The Securities and Exchange Commission’s Small Business Capital Formation Advisory Committee announced it will hold a public meeting at SEC Headquarters in Washington, D.C., on Tuesday, Feb. 24, 2026, at 10 a.m. ET. The timing matters: the committee plans to continue its work on the regulatory framework for “finders” — individuals or firms that connect small businesses with potential capital providers — and begin exploring the fast-growing private secondary market.
The regulatory environment around finders has been debated for years because it sits in a difficult middle ground: small businesses want simpler access to capital, while regulators want to keep investor protections intact.
Finders can play a meaningful role for smaller companies by introducing founders to investors. But they’ve historically operated in a gray zone. Under federal securities laws, finders whose activities cross into broker-dealer territory may need to register with the SEC — a process many small businesses say is costly, slow, and discouraging for modest fundraising efforts.
In prior meetings, the committee discussed whether a limited exemption could work — for example, allowing certain finders to refer accredited investors to small businesses without full registration, provided their activities remain strictly defined. The goal would be to reduce friction for capital formation while still preserving safeguards.
The challenge is where the line gets drawn. Critics warn that vague boundaries could invite abuse, create conflicts of interest, or weaken protections for investors. That’s why any exemption would likely need clear limitations, strong disclosure standards, and enforcement clarity.
The SEC has historically moved cautiously on this topic, often emphasizing that changes should be evidence-driven. Some committee members have argued that the best path forward is a framework that maintains oversight where needed, but removes unnecessary burdens for genuinely limited referral activity.
Alongside the finders discussion, the meeting will also begin examining the private secondary market — where private company shares are bought and sold after issuance. This segment has grown as more companies stay private for longer, delaying traditional public listings.

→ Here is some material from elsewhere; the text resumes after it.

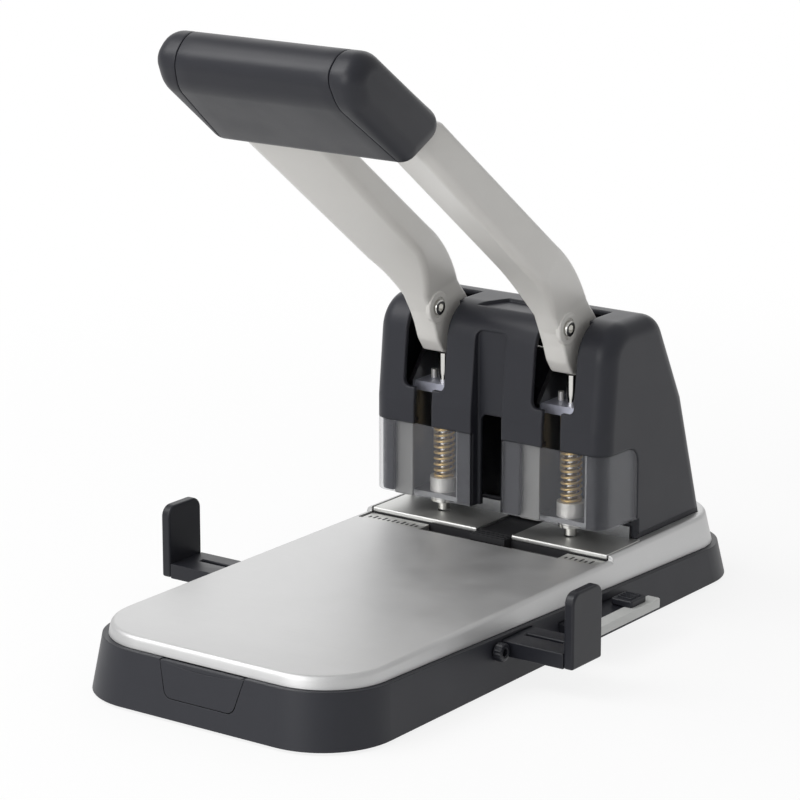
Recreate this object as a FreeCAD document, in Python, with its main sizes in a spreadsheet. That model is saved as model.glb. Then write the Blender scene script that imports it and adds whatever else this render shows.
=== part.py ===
import FreeCAD, Part
import Sketcher
import math
import os

# A lever operated two-hole paper punch with its assembly of casings, frames, pins and guides.
# Frame: origin on the floor midway between the punch pins, X to the right, Y to the rear, Z up.
# Lengths are millimetres and angles are degrees.

SIZES = {
    # punching geometry
    "hole_spacing": 80.0, "pin_radius": 3.25, "pin_fit": 0.05, "pin_tip_z": 38.3, "pin_head_z": 123.55,
    # base
    "foot_height": 1.5, "foot_front_inset": 20.6, "foot_depth": 20.0, "foot_side_inset": 28.5,
    "rear_foot_front": 34.0, "rear_foot_rear": 78.0, "foot_corner": 8.0, "base_half_width": 84.5,
    "base_front": 258.6, "base_rear": 110.0, "base_corner": 38.0, "draft_side": 4.0, "draft_front": 5.6,
    "draft_rear": 8.0, "table_z": 35.0, "rim_front_z": 29.0, "rim_rear_z": 19.0, "tray_wall": 4.8,
    "tray_floor": 2.5, "cover_wall": 1.2, "cover_inset": 3.0, "cover_edge": 2.2, "joint_gap": 0.3,
    "fit_gap": 0.1,
    # die section
    "well_inset": 10.2, "well_front": 30.0, "well_rear": 14.5, "frame_well_half": 64.0,
    "frame_well_rear": 60.0, "plate_top_z": 37.5, "plate_thick": 2.6, "plate_front": 18.0,
    "plate_rear": 14.0, "plate_inner_left": 7.0, "plate_inner_right": 15.0, "plate_inset": 11.0,
    "plate_edge": 0.9, "carrier_floor": 2.0, "tongue_front": 24.0, "tongue_top_z": 36.2,
    "tongue_rib": 1.2, "die_radius": 7.0, "die_relief": 0.9, "die_land": 3.0, "screw_head_radius": 2.8,
    "screw_radius": 1.5, "screw_head_height": 1.6,
    # steel chassis under the cover
    "chassis_z": 26.0, "chassis_thick": 3.0, "chassis_inset": 16.5, "chassis_front": 56.0,
    "chassis_rear": 82.0, "chassis_corner": 16.0, "post_radius": 5.0, "post_x_near": 34.0,
    "post_inset": 24.5, "post_y_front": 46.0, "post_y_mid": 38.0, "post_y_rear": 70.0,
    "chip_hole_radius": 5.0,
    # chip chute and drawer
    "drawer_half_width": 19.0, "drawer_low_z": 12.0, "drawer_wall": 1.5, "drawer_rear": 17.0,
    "drawer_top_z": 21.5, "drawer_inlet_z": 15.5, "drawer_inlet_front": 14.0, "rail_near": 13.0,
    "rail_far": 16.0, "drawer_gap": 0.3, "tab_half_top": 25.0, "tab_half_low": 20.0, "tab_low_z": 11.5,
    "tab_top_z": 28.4, "tab_thick": 3.0, "tab_gap": 0.4, "tab_scoop": 2.0, "tab_lip": 1.6,
    "tab_corner": 4.5, "chute_half_length": 49.0, "chute_half_depth": 8.5, "chute_duct": 5.5,
    "chute_outlet_x": 12.5, "chute_low_z": 16.0,
    # punch frames
    "cheek_gap": 28.0, "cheek_thick": 2.5, "frame_foot_y": 16.0, "frame_rear": 56.0,
    "frame_rear_z": 60.0, "frame_mid_rear": 44.0, "frame_mid_z": 100.0, "frame_web_y": 34.0,
    "frame_web_top_z": 110.0, "frame_front": 9.0, "frame_top_z": 146.0, "frame_top_y": 28.0,
    "frame_head_y": 4.0, "frame_head_z": 124.0, "frame_screw_front": 22.0, "frame_screw_rear": 50.0,
    "bridge_z": 46.2, "bridge_thick": 2.5, "collar_radius": 7.5, "collar_top_z": 56.3,
    "spigot_radius": 4.6, "stripper_radius": 6.8, "throat_top_z": 43.0, "guide_bar_z": 103.0,
    "guide_bar_thick": 5.0, "guide_bar_front": 7.5, "guide_bar_rear": 24.0, "bar_screw_x": 9.2,
    "bar_screw_y": 3.6, "bar_screw_radius": 1.65, "bar_screw_height": 4.5, "stop_y": 12.2,
    "stop_thick": 1.8, "stop_inset": 16.5,
    # springs
    "spring_radius": 5.0, "wire_radius": 0.7, "spring_turns": 7.0, "clip_z": 94.0, "clip_thick": 1.6,
    "clip_radius": 6.0,
    # lever
    "pivot_y": 16.0, "pivot_z": 134.0, "shaft_radius": 5.0, "shaft_overhang": 5.0, "shaft_fit": 0.05,
    "shaft_clip_radius": 7.5, "shaft_clip_thick": 1.2, "bush_radius": 7.0, "ear_radius": 11.5,
    "arm_half_thick": 7.0, "contact_z": 124.0, "raise_angle": 17.0, "press_angle": 20.0,
    "tip_front_y": 9.5, "tip_front_z": 127.2, "root_y": 22.5, "root_z": 149.5, "knee_y": 37.5,
    "knee_z": 169.0, "knee_angle": 20.0, "root_depth": 35.0, "knee_depth": 29.5, "arm_depth": 25.0,
    "arm_end_depth": 21.4, "root_cant": 2.0, "knee_cant": 5.0, "arm_cant": 8.2, "arm_end_cant": 9.4,
    "arm_inner_x": 22.5, "arm_outer_x": 53.0, "arm_end_inner_x": 20.0, "arm_end_outer_x": 57.0,
    "knee_inner_x": 27.0, "knee_outer_x": 51.0, "arm_bend_length": 18.0, "arm_length": 139.4,
    "arm_round": 3.0, "boss_y": 16.5, "boss_z": 152.0, "boss_radius": 9.2, "boss_height": 0.9,
    "arm_screw_radius": 4.3, "arm_screw_height": 1.6,
    # grip, in its own frame: along the arm from its rear end to the nose, and square to it
    "grip_start": 3.06, "grip_drop": 8.51, "grip_angle": 38.0, "grip_length": 80.0, "grip_thick": 30.0,
    "grip_nose_thick": 26.0, "grip_half_width": 57.5, "seam_nose": 46.0, "seam_rear": 53.5,
    "grip_under": 9.0, "grip_wall": 3.0, "grip_side_wall": 6.0, "nose_radius": 12.5, "seam_gap": 0.2,
    "tang_length": 34.0, "tang_half_thick": 6.0, "tang_half_width": 9.0, "core_width": 16.0,
    # housing
    "house_inset": 12.0, "house_front": 20.0, "house_top_z": 154.0, "house_top_rear": 33.5,
    "house_back_round": 16.0, "house_knee_y": 58.5, "house_knee_z": 106.0, "house_foot_rear": 81.0,
    "house_wall": 2.5, "house_low_wall": 4.8, "house_step_z": 90.5, "house_corner": 9.0,
    "house_wall_top": 45.7, "house_throat_wall": 1.6, "house_throat_y": 14.0, "front_lean_z": 100.0,
    "front_lean": 5.4, "front_round": 20.0, "foot_step": 1.2, "foot_step_height": 3.0,
    "guard_low_z": 49.0, "guard_top_z": 88.0, "guard_rear": 12.0, "guard_thick": 2.0, "guard_gap": 0.3,
    "guard_inner": 10.0, "guard_corner": 9.0, "slot_half": 13.0, "slot_low_z": 107.6,
    "slot_corner": 4.0, "slot_depth": 9.0, "slot_top_depth": 18.0, "channel_half": 5.7,
    "window_half": 20.5, "top_slot_half": 11.0, "top_slot_rear": 19.5, "recess_half": 9.6,
    "recess_depth": 7.0, "recess_top_z": 143.0, "door_half": 8.0, "door_top_z": 98.0,
    "pocket_front": 3.0, "pocket_rear": 14.0, "pocket_half_front": 17.0, "pocket_half_rear": 9.0,
    "pocket_depth": 1.6, "panel_half_width": 50.5, "panel_low_z": 50.0, "panel_high_z": 98.0,
    "panel_thick": 1.2, "panel_ledge": 3.5,
    # paper guides
    "guide_y": 112.0, "guide_half_depth": 13.0, "guide_low_z": 15.5, "guide_high_z": 23.5,
    "guide_reach": 85.2, "fence_stand_left": 41.0, "fence_stand_right": 32.5, "fence_thick": 5.5,
    "fence_low_z": 15.8, "fence_top_z": 54.0, "fence_corner": 6.0, "sleeve_length": 28.0,
    "sleeve_inset": 10.5, "sleeve_wall": 1.8, "guide_channel": 3.0, "channel_start": 31.0,
    "channel_end": 9.0, "lock_y": 130.3, "lock_z": 19.5, "lock_radius": 4.6, "lock_head": 4.5,
    "lock_length": 12.0,
    # format slide
    "slide_front": 76.0, "slide_rear": 12.5, "slide_low_z": 14.0, "slide_thick": 4.6,
    "slide_reach": 18.5, "slide_tail": 32.5, "slide_stop_front": 36.0, "slide_stop_rear": 22.0,
    "slide_stop_height": 4.0, "slide_stop_gap": 3.0, "slide_stop_width": 12.5, "slide_in": 4.0,
}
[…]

Secondary markets used to be associated mainly with publicly listed stocks. Today, private secondary transactions are increasingly used by early investors and employees to access liquidity without waiting for an IPO. But the growth of this market also brings concerns around transparency, pricing efficiency, and information asymmetry between buyers and sellers.
Recent reporting has pointed to rising interest from large investors seeking exposure to private shares before they reach public markets. Yet questions remain about how deals are structured, how valuations are established, and what protections exist for participants on both sides of the trade.
The committee’s exploration could eventually translate into recommendations on how private secondary markets should be structured — aiming to protect buyers and sellers while supporting broader capital formation.
Jennifer Johnson, a finance attorney serving on the committee, has previously emphasized that regulatory updates need to balance innovation with investor confidence. Any framework, in her view, should encourage growth without creating blind spots that undermine trust in the market.
Some observers also point to frameworks overseas — including parts of Europe — where secondary trading in private equity is more established. Still, importing models is not straightforward, given differences in legal definitions, enforcement structures, and market practices.
The broader backdrop is clear: startups are staying private longer, fueled by deep venture funding, and the pathways to liquidity are changing. What remains to be seen is whether the SEC will eventually push toward a clearer, more workable structure for finders — and whether it will seek more formal guardrails around private secondary trading as this market continues to expand.